You know that moment when your child grabs a toy from another kid, or launches themselves at a relative for a hug, or tells you they do not want to kiss Granny goodbye – and everyone’s looking at you for the “right” response?
That’s consent. Not the abstract, awkward, teen-only version. The everyday, family-life version that starts long before puberty and keeps mattering long after.
This guide to talking about consent with kids is designed for real households: busy mornings, sticky-fingered toddlers, siblings who wind each other up, and school-aged kids who are learning the social rules at speed. You do not need a perfect speech. You need repeatable language, consistent boundaries, and a willingness to practise.
What consent actually means for children
For kids, consent is the skill of noticing and respecting boundaries – theirs and other people’s. It’s being able to say yes, no, not now, or stop, and knowing that those words will be listened to. It’s also learning that you cannot insist on someone else’s body, space, time, or attention.
A useful frame is: consent is an ongoing agreement that can change. That applies to tickles, games, borrowing things, taking photos, roughhousing, sharing secrets, even “play fighting”.
There is a trade-off here. If you only talk about consent as “always ask first”, you can raise kids who freeze in real-time social moments, or who think a scripted “Can I…?” covers everything. On the other hand, if you only teach “be nice” and “share”, you can raise kids who feel responsible for other people’s feelings and struggle to say no. The sweet spot is teaching both respect and autonomy.
Start with the situations you already have
Consent talks land best when they are attached to something that just happened. Children learn through patterns, not lectures.
Think about the hot spots in most homes: tickling that goes too far, siblings in each other’s rooms, friends grabbing phones, kids climbing onto adults who are eating or working, and relatives expecting affection. Each is an opportunity to practise clear language.
When you correct behaviour, keep it short and specific. Aim for: name what you saw, set the boundary, offer a better option.
A guide to talking about consent with kids by age
Different ages need different words. The principles stay the same, but the delivery changes.
Toddlers and pre-schoolers (2-4): make it concrete
This age is all impulse and big feelings. You are not trying to build deep empathy in one go. You are building a habit: stop when someone says stop.
Use simple phrases and repeat them often.
“Stop means stop.”
“Hands are for helping, not grabbing.”
“Let’s ask: ‘Can I have a turn?’”
For physical play, narrate consent like it’s part of the game. “Do you want tickles?” Pause. “More tickles?” Pause again. If they say no, you stop instantly, even if you think they’re being silly. That immediate follow-through is the lesson.
If your toddler is the one saying no, back them up kindly but firmly. If they do not want a hug, try: “You don’t have to hug.
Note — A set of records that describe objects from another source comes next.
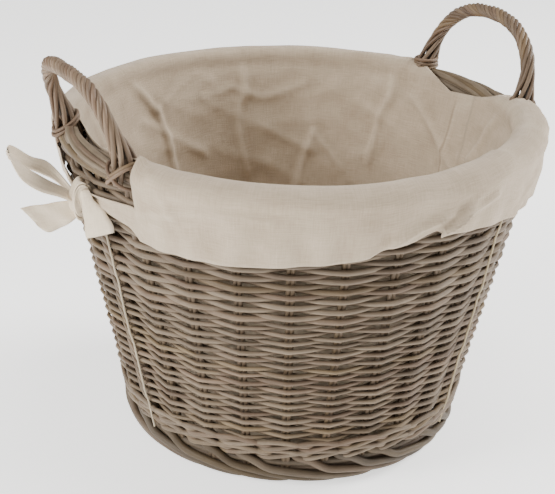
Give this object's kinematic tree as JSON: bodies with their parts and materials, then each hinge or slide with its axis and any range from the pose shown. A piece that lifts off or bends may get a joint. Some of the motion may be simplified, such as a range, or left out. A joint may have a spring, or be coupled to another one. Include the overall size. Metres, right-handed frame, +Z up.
{
  "type": "lined log basket",
  "caption": "Round tapered willow log basket with two rope-wrapped bow handles and a fold-over cotton liner tied in bows under the handles.",
  "frame": {"origin": "on the ground at the centre of the foot", "axes": "+Z up, X through both handles (left handle at -X, right handle at +X), -Y is the front"},
  "size_m": [0.604, 0.4998, 0.4161],
  "materials": {
    "willow_weaver": "washed grey-brown willow rods, matt to satin",
    "willow_border": "washed grey-brown willow rods, thick, matt",
    "willow_handle": "washed brown willow rods, rope-laid, satin",
    "willow_stake": "washed willow stakes, matt",
    "liner_cloth": "unbleached plain-weave cotton, creased, matt"
  },
  "bodies": {
    "root": {"base_split_stick_1": "willow_stake", "base_split_stick_2": "willow_stake", "base_split_stick_3": "willow_stake", "base_through_stick_1": "willow_stake", "base_through_stick_2": "willow_stake", "base_through_stick_3": "willow_stake", "base_weave": "willow_stake", "coarse_weave": "willow_weaver", "fine_weave": "willow_weaver", "foot_border": "willow_border", "left_handle_binding_back": "willow_handle", "left_handle_binding_front": "willow_handle", "left_handle_core": "willow_handle", "left_handle_wrap": "willow_handle", "left_tie_knot": "liner_cloth", "left_tie_long_tail": "liner_cloth", "left_tie_loop": "liner_cloth", "left_tie_short_tail": "liner_cloth", "liner_base": "liner_cloth", "liner_cuff_back": "liner_cloth", "liner_cuff_front": "liner_cloth", "liner_side": "liner_cloth", "right_handle_binding_back": "willow_handle", "right_handle_binding_front": "willow_handle", "right_handle_core": "willow_handle", "right_handle_wrap": "willow_handle", "right_tie_knot": "liner_cloth", "right_tie_long_tail": "liner_cloth", "right_tie_loop": "liner_cloth", "right_tie_short_tail": "liner_cloth", "rim_border": "willow_border", "stake_01": "willow_stake", "stake_02": "willow_stake", "stake_03": "willow_stake", "stake_04": "willow_stake", "stake_05": "willow_stake", "stake_06": "willow_stake", "stake_07": "willow_stake", "stake_08": "willow_stake", "stake_09": "willow_stake", "stake_10": "willow_stake", "stake_11": "willow_stake", "stake_12": "willow_stake", "stake_13": "willow_stake", "stake_14": "willow_stake", "stake_15": "willow_stake", "stake_16": "willow_stake", "stake_17": "willow_stake", "stake_18": "willow_stake", "stake_19": "willow_stake", "stake_20": "willow_stake", "stake_21": "willow_stake", "stake_22": "willow_stake", "stake_23": "willow_stake", "stake_24": "willow_stake", "stake_25": "willow_stake", "stake_26": "willow_stake", "stake_27": "willow_stake", "stake_28": "willow_stake", "upsett_wale": "willow_weaver"}
  },
  "joints": []
}
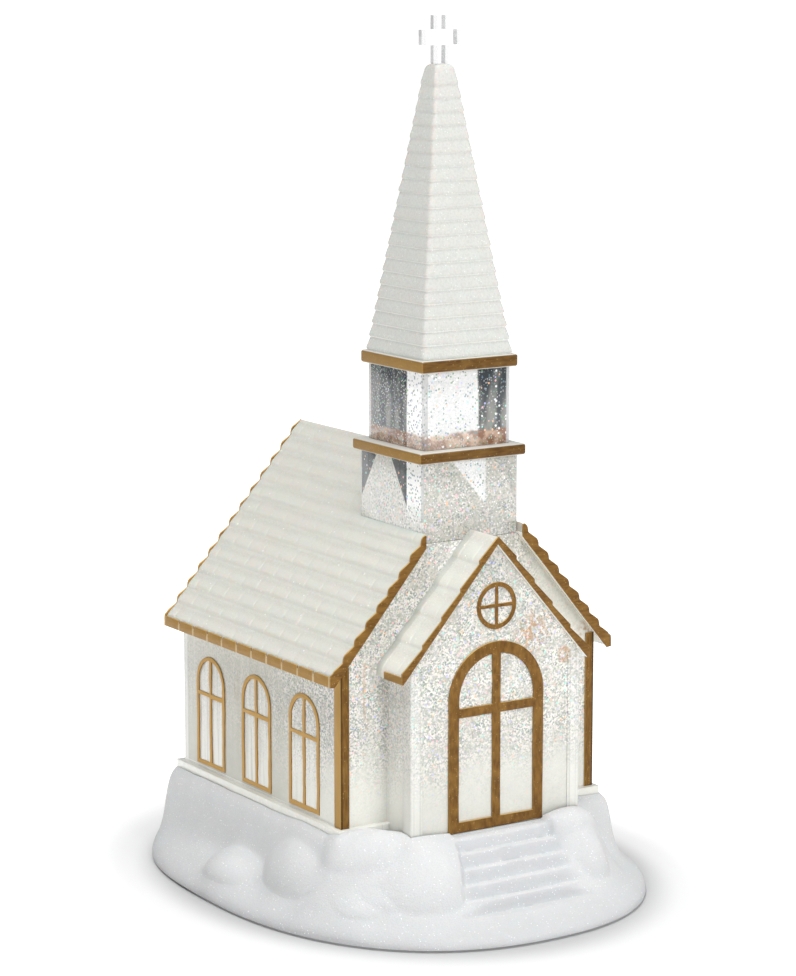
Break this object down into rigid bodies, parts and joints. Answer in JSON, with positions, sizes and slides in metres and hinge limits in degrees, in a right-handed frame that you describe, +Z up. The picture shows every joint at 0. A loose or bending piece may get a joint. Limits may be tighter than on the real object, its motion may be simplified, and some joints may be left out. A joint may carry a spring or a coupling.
{
  "type": "led christmas chapel",
  "caption": "Lighted water chapel: a clear liquid-filled chapel with frosted roofs, spire and gold trim on a snow base with steps, holding a glitter pump, lights and batteries.",
  "frame": {"origin": "centre of the bounding box's bottom, on the surface that the chapel stands on", "axes": "+Z up, -Y towards the viewer who faces the door, +X to that viewer's right"},
  "size_m": [0.172, 0.212, 0.34],
  "materials": {
    "snow": "matt moulded snow with fine glitter",
    "white_plastic": "moulded white plastic",
    "cell_sleeve": "printed sleeve without wording",
    "contact_steel": "nickel plated",
    "board_green": "coated circuit board",
    "board_white": "white coated circuit board",
    "slider_black": "moulded black plastic",
    "foot_rubber": "matt",
    "motor_can": "plated can",
    "magnet": "bare ferrite",
    "lamp": "clear domed diode, warm white",
    "plug": "soft white plug",
    "liquid": "clear liquid with suspended glitter",
    "clear_acrylic": "clear, polished",
    "frosted": "frosted white with fine glitter",
    "gold_paint": "hand painted antique gold"
  },
  "bodies": {
    "chapel": {"snow_base": "snow", "base_plate": "white_plastic", "contact_left": "contact_steel", "contact_right": "contact_steel", "circuit_board": "board_green", "switch_body": "contact_steel", "motor": "motor_can", "light_board": "board_white", "light_left": "lamp", "light_right": "lamp", "chamber_floor": "clear_acrylic", "filler_plug": "plug", "impeller_pin": "contact_steel", "liquid_fill": "liquid", "chapel_walls": "clear_acrylic", "nave_roof": "frosted", "porch_roof": "frosted", "tower": "clear_acrylic", "lower_band": "gold_paint", "belfry": "clear_acrylic", "upper_band": "gold_paint", "spire": "frosted", "spire_cross": "clear_acrylic", "front_verge_right": "gold_paint", "front_verge_left": "gold_paint", "rear_verge": "gold_paint", "eave_trim_left": "gold_paint", "eave_trim_right": "gold_paint", "porch_verge": "gold_paint", "door_frame": "gold_paint", "round_window": "gold_paint", "battery_cell_1": "cell_sleeve", "window_left_1": "gold_paint", "window_right_1": "gold_paint", "battery_cell_2": "cell_sleeve", "window_left_2": "gold_paint", "window_right_2": "gold_paint", "battery_cell_3": "cell_sleeve", "window_left_3": "gold_paint", "window_right_3": "gold_paint", "foot_1": "foot_rubber", "plate_screw_1": "contact_steel", "foot_2": "foot_rubber", "plate_screw_2": "contact_steel", "foot_3": "foot_rubber", "plate_screw_3": "contact_steel", "foot_4": "foot_rubber", "plate_screw_4": "contact_steel", "corner_strip_front_left": "gold_paint", "corner_strip_front_right": "gold_paint"},
    "battery_door": {"battery_door": "white_plastic"},
    "switch_slider": {"switch_slider": "slider_black"},
    "drive": {"motor_shaft": "contact_steel", "magnet_hub": "white_plastic", "drive_magnet": "magnet"},
    "impeller": {"impeller": "white_plastic", "impeller_magnet": "magnet"}
  },
  "joints": [
    {"name": "battery_door_hinge", "type": "hinge", "parent": "chapel", "child": "battery_door", "pos_m": [0, 0.02475, 0.0015], "axis": [-1, 0, 0], "range_deg": [0, 100]},
    {"name": "switch_slide", "type": "slide", "parent": "chapel", "child": "switch_slider", "axis": [1, 0, 0], "range_m": [-0.002, 0.002]},
    {"name": "drive_spin", "type": "hinge", "parent": "chapel", "child": "drive", "pos_m": [0, 0.0119, 0.03], "axis": [0, 0, 1], "continuous": true},
    {"name": "impeller_spin", "type": "hinge", "parent": "chapel", "child": "impeller", "pos_m": [0, 0.0119, 0.042], "axis": [0, 0, 1], "continuous": true}
  ],
  "couplings": [
    {"joint": "impeller_spin", "follows": "drive_spin", "ratio": 1}
  ]
}
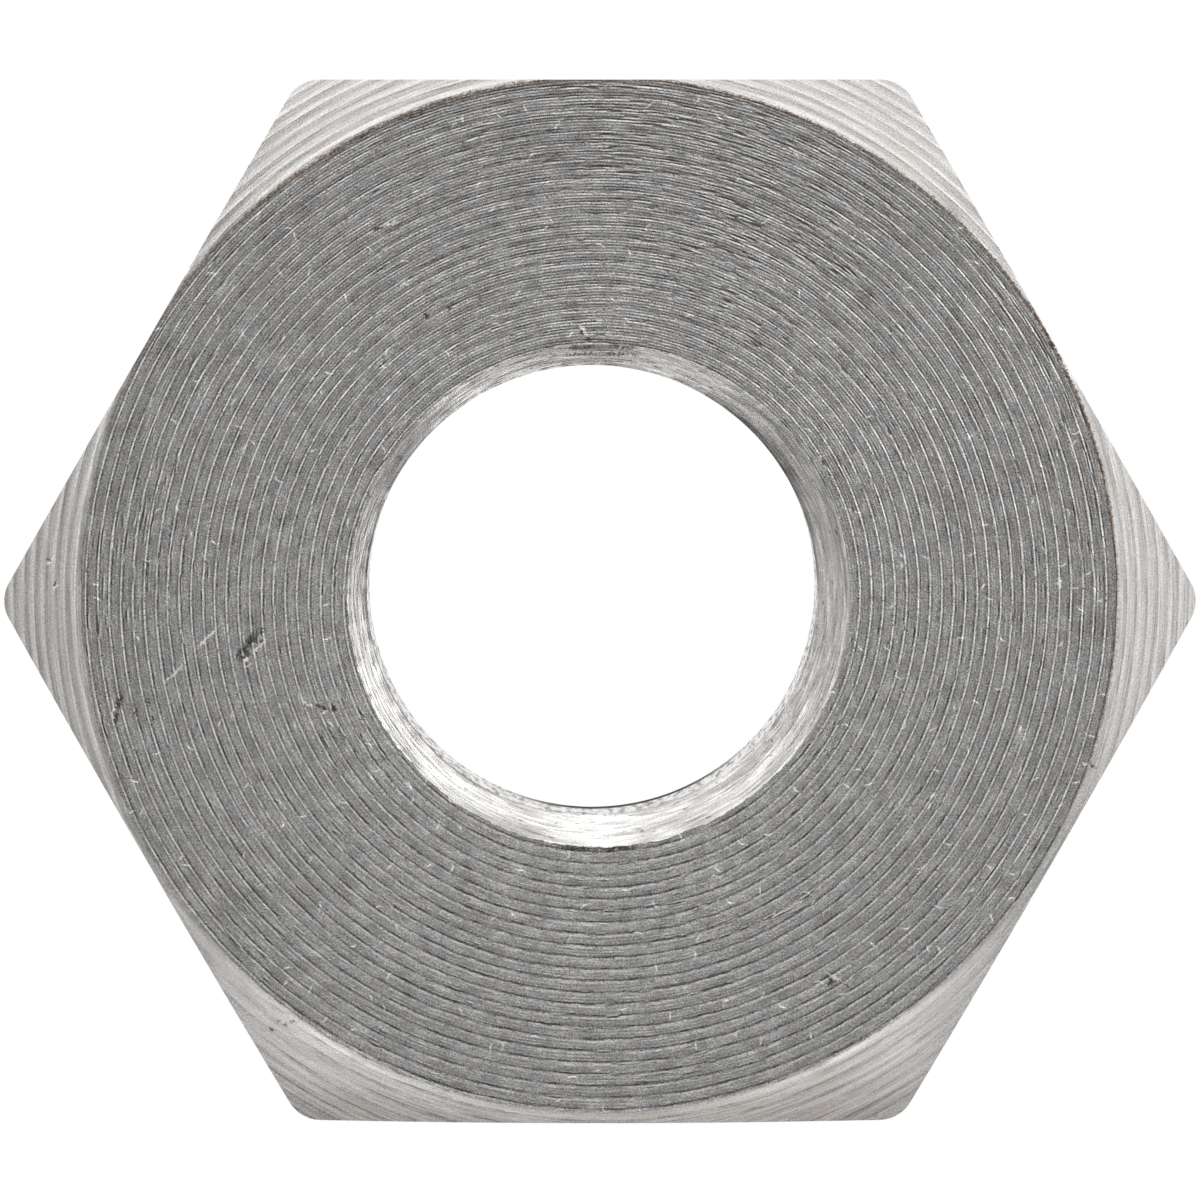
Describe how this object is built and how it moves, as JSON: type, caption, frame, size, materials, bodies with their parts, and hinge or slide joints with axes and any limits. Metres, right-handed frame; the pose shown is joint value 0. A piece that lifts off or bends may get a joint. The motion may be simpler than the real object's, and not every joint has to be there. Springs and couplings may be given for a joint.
{
  "type": "tube nut",
  "caption": "Hexagonal tube nut with a stepped bore: a female thread and a seat cone inside, and a countersunk tube bore through its turned end face.",
  "frame": {"origin": "centre of the threaded end face, on the axis of the thread and the tube bore; the hexagon's centre lies 0.1 mm from it, towards -Y", "axes": "+Z along the bores, from the threaded end to the tube end; +X through one corner of the hexagon; +Y square to one wrench flat"},
  "size_m": [0.0218, 0.019, 0.0165],
  "materials": {
    "steel": "bare free-cutting steel as turned, with feed marks on both end faces and on the chamfers"
  },
  "bodies": {
    "root": {"nut": "steel"}
  },
  "joints": []
}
You can wave or high-five.” You are teaching them their body is theirs, without making it a drama.
Early primary (5-7): add body rules and privacy
Kids this age can understand basic body autonomy and personal space. They are also playing more with peers, which means more touching, more dares, and more social pressure.
Introduce simple “body rules” that are not fear-based.
“Private parts are private.”
“No one should ask to see or touch your private parts, and you don’t touch other people’s.”
“If a game feels yuck or confusing, you can leave and tell an adult.”
Avoid “good touch/bad touch” as your main framework. It can backfire because some unwanted touch is framed as a joke (tickling), and some abusive touch may not feel painful. Instead, use “wanted/unwanted” and “okay/not okay”.
A useful script for them is: “Stop. I don’t like that.” Practise it at home so it is easier to use at school.
Later primary (8-10): build nuance and peer situations
This is where consent becomes less about parental control and more about social navigation. Kids are experimenting with jokes, sarcasm, secrets, and group dynamics. They may also start encountering sexualised content accidentally online.
Talk about consent as a two-way check-in. “You don’t just look for a ‘yes’. You look for a comfortable yes.” If someone is quiet, moving away, or looks upset, you pause.
Bring it into everyday tech life too. Ask: “Can I take a photo?” and “Can I post this?” Teach them that consent includes images and messages, not just touch.
It also helps to name the grey areas. For example: borrowing someone’s football without asking is not the same as hitting, but it is still crossing a boundary. Consent is about respect, not just safety.
Tweens and teens (11-16+): connect consent to relationships and digital life
By now, the question is not whether your teen has heard of consent. It’s whether they can apply it under pressure – flirting, parties, alcohol, porn culture, group chats, and the very real fear of social embarrassment.
You can be plain: “Consent is required every time, and it can be withdrawn at any time. If someone is drunk, high, asleep, or scared to say no, it’s not consent.”
Also name what consent is not: it’s not “they didn’t push me away”, it’s not “we’ve done it before”, and it’s not “they sent pics so they owe me”.
Digital consent deserves its own lane. Talk about nudes, sexting, and forwarding. A simple, firm family line helps: “If someone sends you an intimate image, you do not share it. You come to me. We will handle it.” Your teen needs to know you’ll be calm enough to help.
If you want a local-feeling resource hub for these bigger conversations, Kiwi Families is built around exactly this sort of stage-based, script-ready parenting support.
What to say: scripts you can actually use
You do not need to be eloquent. You need to be consistent.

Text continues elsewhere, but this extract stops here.